While subtle, there were local references within these modernist forms. According to Judith O’Callaghan:

While rough pitted surfaces were meant to evoke the texture of the landscape, a number of pieces incorporated materials such as abalone shell and wood that Helge and Darani had collected on bush walks. Some designs were actually based on natural forms, for example, the oxidised silver pendant which suggests the shape of an explored pod, that outer shell opening to reveal a cabochon star sapphire. Local stones, such as sapphires and agates were used quite extensively but like shell and wood they were treated as a formal element complementing the metalwork, rather than as a precious point of focus.

In the early 1970s Larsen’s and Lewers’s work began to reflect more urban themes.

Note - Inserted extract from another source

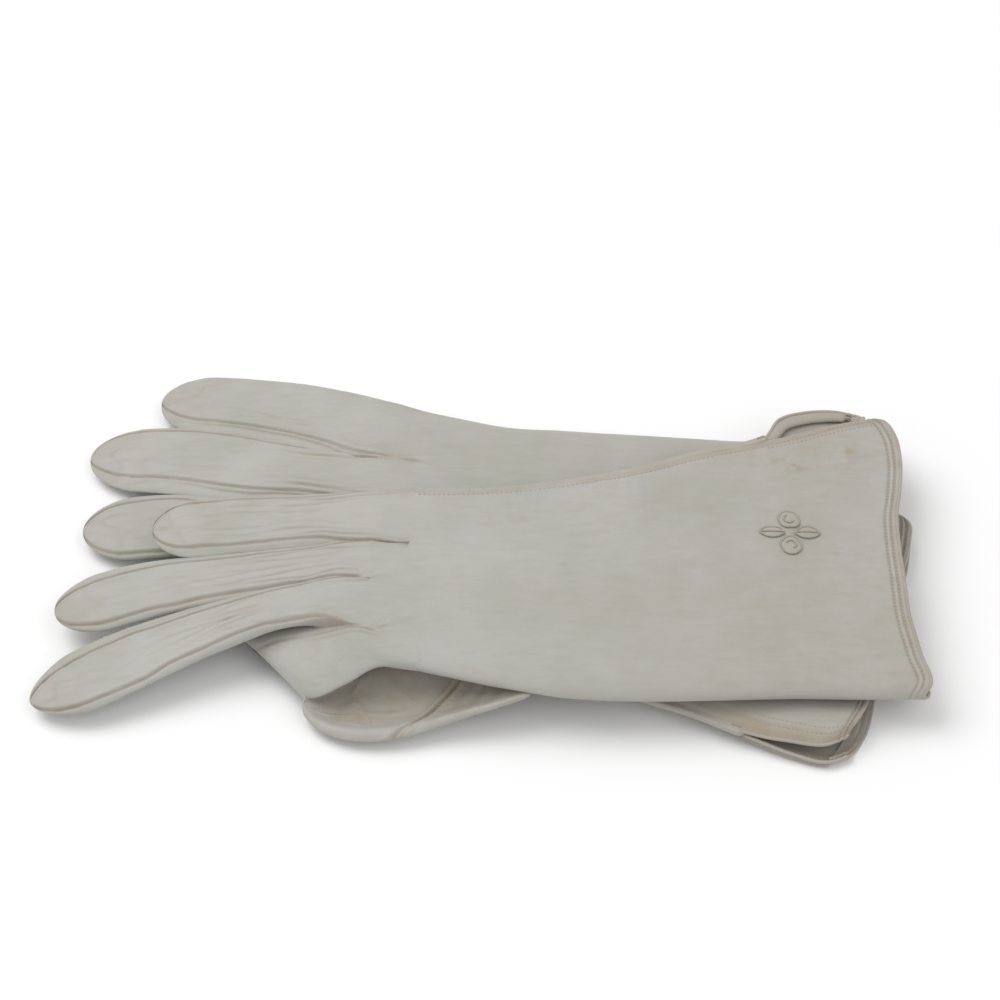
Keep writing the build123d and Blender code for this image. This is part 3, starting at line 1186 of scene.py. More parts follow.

They replaced geometric forms with designs of medieval towns, schematic urban plans and architectural features. On return to Australia, they began to focus on the local manmade environment. Their brooch, The Australian Dream, depicts the typical Australian suburban home, and they also made Harbour Bridge and Opera House pendants, engaging with national identity at a symbolic rather than a personal level. Instead of employing natural materials, they inserted photographic elements into these works.

Their approach to nature was quite experiential – as jewellers, one of Lewers and Larsen’s principal contributions was to forge an artistic attitude toward nature. Their horizon is a world based on an order flowing from, rather than imposed on, nature. In their own words:

Societies seek to order the forces of nature, while nature has its own organic structures which in turn influence societies. Our way of working involves a planned and structured approach – to create a sense of order and determine the content. We respond to and explore the imprint left by cultures on the environment as well as the order which exists in nature.

This approach represents an ongoing concern in Australian contemporary jewellery to find a language of making that enables a better understanding of the land on which European civilisation has been transplanted.